You're correct. Here's what they said:

> IGA reports in 2010 that 10,715 MW is on line generating 67,246 GWh.

http://www.geo-energy.org/pdf/reports/GEA_International_Mark... page 4, 2nd paragraph of the section "Overview/Results"

Why?

Then one day someone leaves a sock on the ground starting a series of events that ends with everyone in Iceland being either dead or insane.

The short answer is, we don't know. The longer answer involves a lot of evidence that we can't hurt it that much. But then again, in the 1900's farmers were forced by law to dump their waste ag chemicals into the Atlantic ocean, so wait 100 years and we'll see.

More importantly are the subtle differences to ground water temperature when wells are drilled close together in densely populated areas. This is a bit off-topic for the OP, but I went to an alt-energy talk where someone was all jazzed about geo-thermal. I asked if anyone's done any research about what the cold water pumped into the well does to the water table, or whether you could trigger fungal blooms underground and render otherwise potable water undrinkable. They, as you can guess, didn't have an answer.

Alt-energy is all exciting and holds such potential until you realize that bituminous coal was once the miracle solution to having everyone burn wood.

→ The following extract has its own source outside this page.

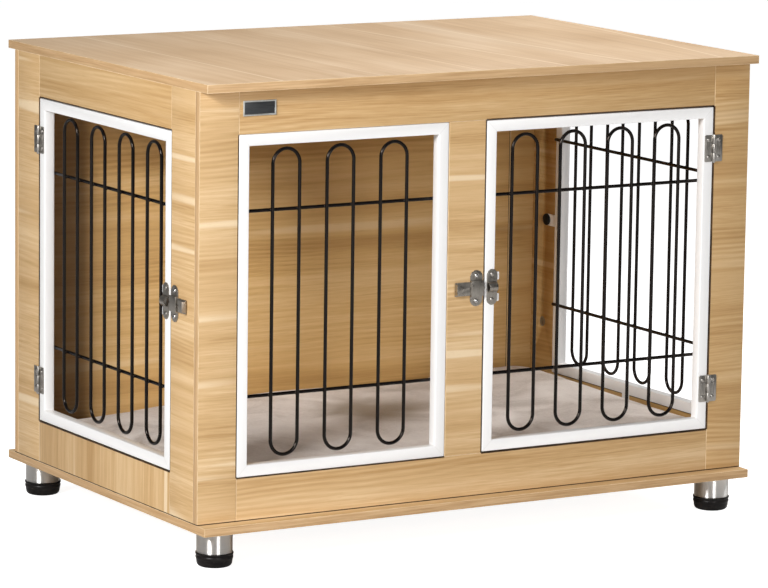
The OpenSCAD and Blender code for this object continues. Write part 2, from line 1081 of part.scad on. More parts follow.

Only so long as the neutrinos don't mutate.

Just so long as they steer cleer of the hollow adamantite veins, we ought to be fine.

It's good that it wasn't a balrog.

I just submitted a question on "running out" of renewable energy that included this scenario, so fingers crossed!

I do wonder to what extent we can mitigate potential future volcanic activity by preemptively pulling energy out of hot spots like this.

The odds are low, but a supervolcanic detonation in Yellowstone would be one of the most serious threats to the United States (or even the planet), so if we can mitigate it slightly while actually profiting from the process that seems worth pursuing.